I hope that Big Summer will give people some of the sense memories of being at a place that they love. I hope that the descriptions of the scenes and the food and the way it smells and the way things look, all of that, is maybe going to give people like a tiny bit of an imaginary vacation. I mean, listen, I was supposed to go on this trip to Alaska this summer, and that’s not happening. So I am just as disappointed as everyone else who’s had to cancel something they were really looking forward to.
Yes. Because it was the only killing on the Outer Cape for a long, long time. And because it was an unsolved mystery for a long, long time. People still talk about it.
Because I spend a lot of time out there, because I grew up going there as a kid, that part of the world always interested me. And that case particularly interested me, because as Daphne says in the book, the term slut-shaming wasn’t in the vernacular when Christa Worthington’s case was [first] in the news. But if it had been, I think that the way that that case was sort of tried in the media would have been Exhibit A for “this is what it looks like to blame a victim for her own death.”
I didn’t know anything about that world. I didn’t get it at first — who are these young women, and why does anyone care what they’re doing or what they’re wearing? “Famous for nothing” is a phrase that gets thrown around a lot, and I think, perhaps, more about women than men. The Kardashians were famous for nothing, like, what did they do to deserve their audience? Well, the truth is, they worked really hard to shape their life into a story that people cared about, which I think is what influencers have done.

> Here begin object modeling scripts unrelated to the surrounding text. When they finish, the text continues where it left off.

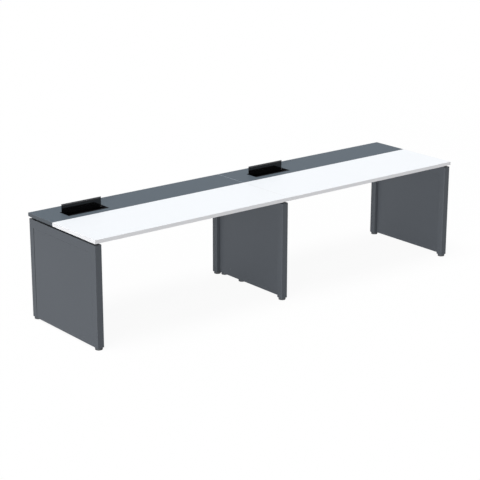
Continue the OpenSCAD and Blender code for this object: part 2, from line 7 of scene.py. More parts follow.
# %% Load the solids
import json
import math
import bmesh
import bpy
from mathutils import Euler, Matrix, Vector

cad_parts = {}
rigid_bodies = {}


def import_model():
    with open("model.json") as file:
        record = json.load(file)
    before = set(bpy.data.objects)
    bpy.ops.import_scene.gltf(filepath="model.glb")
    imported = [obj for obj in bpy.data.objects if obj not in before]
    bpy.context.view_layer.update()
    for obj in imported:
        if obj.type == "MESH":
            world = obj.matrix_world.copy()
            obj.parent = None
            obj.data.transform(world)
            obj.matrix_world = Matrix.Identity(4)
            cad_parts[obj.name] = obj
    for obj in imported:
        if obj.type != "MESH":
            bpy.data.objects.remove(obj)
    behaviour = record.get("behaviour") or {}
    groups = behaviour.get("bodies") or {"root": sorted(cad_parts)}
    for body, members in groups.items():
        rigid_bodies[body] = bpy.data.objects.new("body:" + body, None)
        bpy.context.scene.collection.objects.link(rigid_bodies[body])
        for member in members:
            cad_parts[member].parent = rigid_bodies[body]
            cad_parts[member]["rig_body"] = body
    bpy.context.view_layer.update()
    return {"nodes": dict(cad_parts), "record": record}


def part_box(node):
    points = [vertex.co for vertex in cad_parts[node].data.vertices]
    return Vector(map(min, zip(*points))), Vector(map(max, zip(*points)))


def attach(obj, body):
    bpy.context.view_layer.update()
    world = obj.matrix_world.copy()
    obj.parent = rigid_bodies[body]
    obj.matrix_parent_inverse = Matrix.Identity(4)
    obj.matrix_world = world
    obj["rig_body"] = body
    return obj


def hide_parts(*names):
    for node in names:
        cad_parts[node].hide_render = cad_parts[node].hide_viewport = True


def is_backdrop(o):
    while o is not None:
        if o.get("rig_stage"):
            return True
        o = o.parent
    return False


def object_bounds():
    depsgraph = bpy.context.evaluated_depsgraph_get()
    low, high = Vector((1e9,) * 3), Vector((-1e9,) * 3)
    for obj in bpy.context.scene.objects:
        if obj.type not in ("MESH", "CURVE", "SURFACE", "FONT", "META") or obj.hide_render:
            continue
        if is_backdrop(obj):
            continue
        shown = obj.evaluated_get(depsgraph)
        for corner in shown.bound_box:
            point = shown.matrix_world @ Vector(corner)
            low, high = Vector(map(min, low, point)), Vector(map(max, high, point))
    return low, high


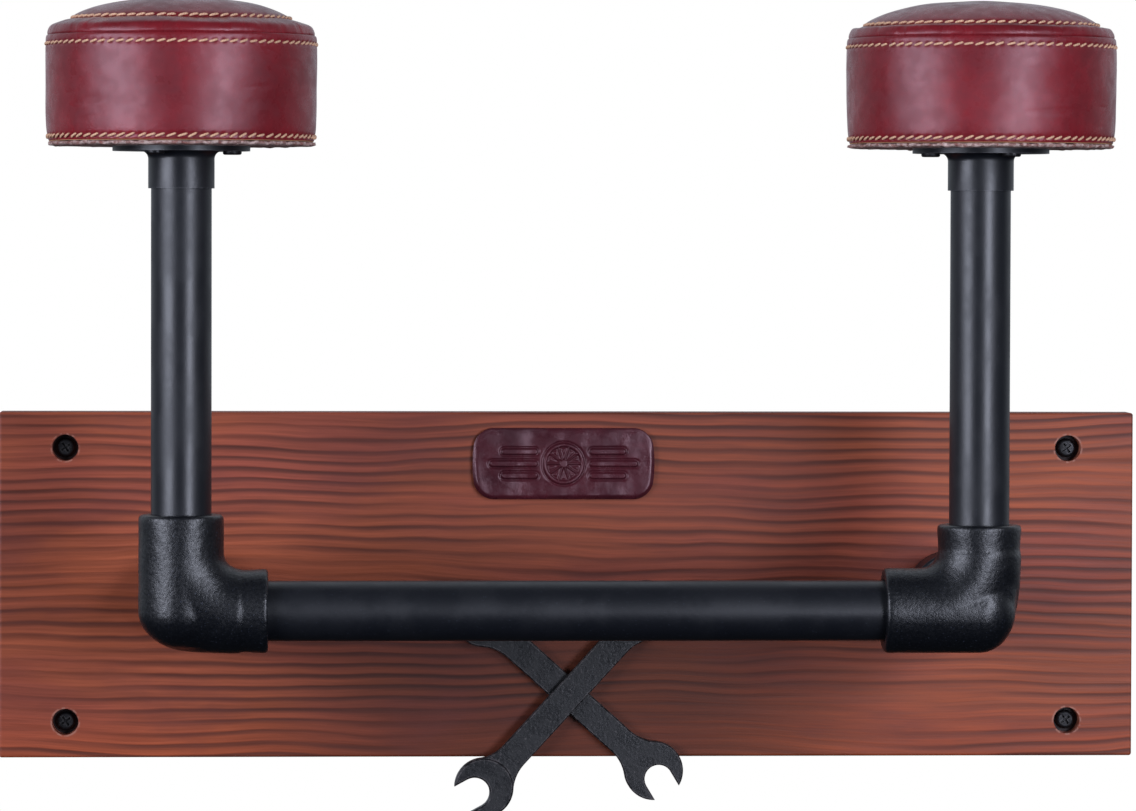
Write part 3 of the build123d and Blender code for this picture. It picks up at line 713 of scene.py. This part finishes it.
# ---------------------------------------------------------------- operators
class RACK_OT_stage(Operator):
    """Sets the camera, the pale floor, the softboxes and the surroundings"""

    bl_idname = "rack.stage"
    bl_label = "Stage"

    def execute(self, context):
        sizes, scene = context.scene.rack_stage, context.scene
        scene.view_settings.view_transform = "Standard"
        bar_low, bar_high = span("crossbar_pipe")
        frame_y = (bar_low[1] + bar_high[1]) / 2 * MM
        target = Vector((-0.0062, frame_y, 0.0865))
        back = Vector((sin(sizes.azimuth) * cos(sizes.elevation),
                       -cos(sizes.azimuth) * cos(sizes.elevation), sin(sizes.elevation)))
        camera = bpy.data.objects.new("Camera", bpy.data.cameras.new("Camera"))
        scene.collection.objects.link(camera)
        camera.data.lens = sizes.lens
        camera.data.sensor_width = SENSOR_WIDTH
        camera.location = target + back * sizes.distance
        facing = (-back).to_track_quat("-Z", "Y") @ Quaternion((0, 0, 1), sizes.roll)
        camera.rotation_euler = facing.to_euler()
        scene.camera = camera

        for name, azimuth, width, share in SOFTBOXES:
            turn = radians(azimuth)
            light = bpy.data.lights.new(name, "AREA")
            light.shape, light.size, light.size_y = "RECTANGLE", width, SOFTBOX_HEIGHT
            light.energy = sizes.softbox_power * share
            light.color = (0.80, 0.84, 1.0)
            lamp = bpy.data.objects.new(name, light)
            scene.collection.objects.link(lamp)
            place = Vector((sin(turn), -cos(turn), 0.0)) * SOFTBOX_DISTANCE + Vector((0, 0, 0.35))
            lamp.location = place
            lamp.rotation_euler = (Vector((0, 0, 0.08)) - place).to_track_quat("-Z", "Z").to_euler()

        self.surroundings(scene)

        disc = np.stack([np.linspace(0, 1900, 24), np.full(24, -620.0)], axis=1)
        floor = object_from("floor", turned("floor", disc[::-1], (0.0, 0.0), 96))
        pale, tree, shader, where = new_material("Pale floor", roughness=0.9)
        tone = mottled(tree, where, 3.0, 0.3, 0.7)
        join(tree, shader, base_color=blend(tree, tone, shade(240, 234, 222), shade(236, 229, 216)))
        floor.data.materials.append(pale)
        floor.visible_diffuse = floor.visible_glossy = False
        return {"FINISHED"}

    def surroundings(self, scene):
        """White for the camera; for light, a bright backdrop behind the rack that falls off to a dim room."""
        world = bpy.data.worlds.new("Studio")
        scene.world = world
        world.use_nodes = True
        tree = world.node_tree
        tree.nodes.clear()
        _, y, z = split(tree, add(tree, "TexCoord").outputs["Generated"])
        behind = between(tree, y, 0.05, 0.55)
        below = between(tree, z, -0.22, 0.10, 0.02, 1.0)
        above = between(tree, z, 0.20, 0.75, 1.0, 0.45)
        room = times(tree, times(tree, below, above),
                    between(tree, y, -0.85, 0.10, 0.25, 0.20))
        light = add(tree, "Mix", {0: behind, 2: room, 3: times(tree, below, 0.68)},
                    data_type="FLOAT").outputs[0]
        seen = add(tree, "Background", {"Color": (1, 1, 1, 1), "Strength": 1.0})
        felt = add(tree, "Background", {"Color": (0.82, 0.89, 1.0, 1), "Strength": light})
        ray = add(tree, "LightPath").outputs["Is Camera Ray"]
        both = add(tree, "MixShader", {0: ray, 1: felt.outputs[0], 2: seen.outputs[0]})
        add(tree, "OutputWorld", {"Surface": both.outputs[0]})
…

I just kind of assumed like, OK, Anthropologie pays me to wear a dress and I take a picture of myself and I post the picture. And then I get money every time somebody buys the dress.
I had to have somebody walk me through it. What would happen would be Anthropologie would send you a link to their website, and you’d have to choose something. But it could only be from the clothes that were on sale for this 10-day period. And then they’d send you the outfit and you’d have to style it, and in such a way that it looked really great, but that people would only want to buy the thing that you were selling, and not the necklace or the boots, or the hair clip, or whatever.
And you’d have to stage the picture, take the picture, edit the picture, crop the picture, filter it, put it up, and then you put in a code. And hopefully the people who saw it would use that code and then they’d go buy the dress, and then you’d get like, a penny every time somebody bought it.
It is an absurd amount of work for most of the people who are “influencers.” And the people at the top of the food chain are making a ton of money. And I think that the vast, vast majority are working really hard for not a great return.
I think there are universals about being a woman at that point in her life, and I can remember a lot of how it felt. But there are definitely things that have changed. And one is the internet. That part did take a lot of research and a lot of spending time online and paying attention to Instagram, and how people were interacting and what they care about, and just how different it is being extremely online the way that this generation is.
I feel really lucky because my daughters are old enough to be sort of self-sustaining. I don’t have little kids who need me all the time. In fact, I think that they both kind of wish I would leave them alone. We have plenty of food and nobody’s sick. My mom is fine. My husband’s parents are OK down in Florida.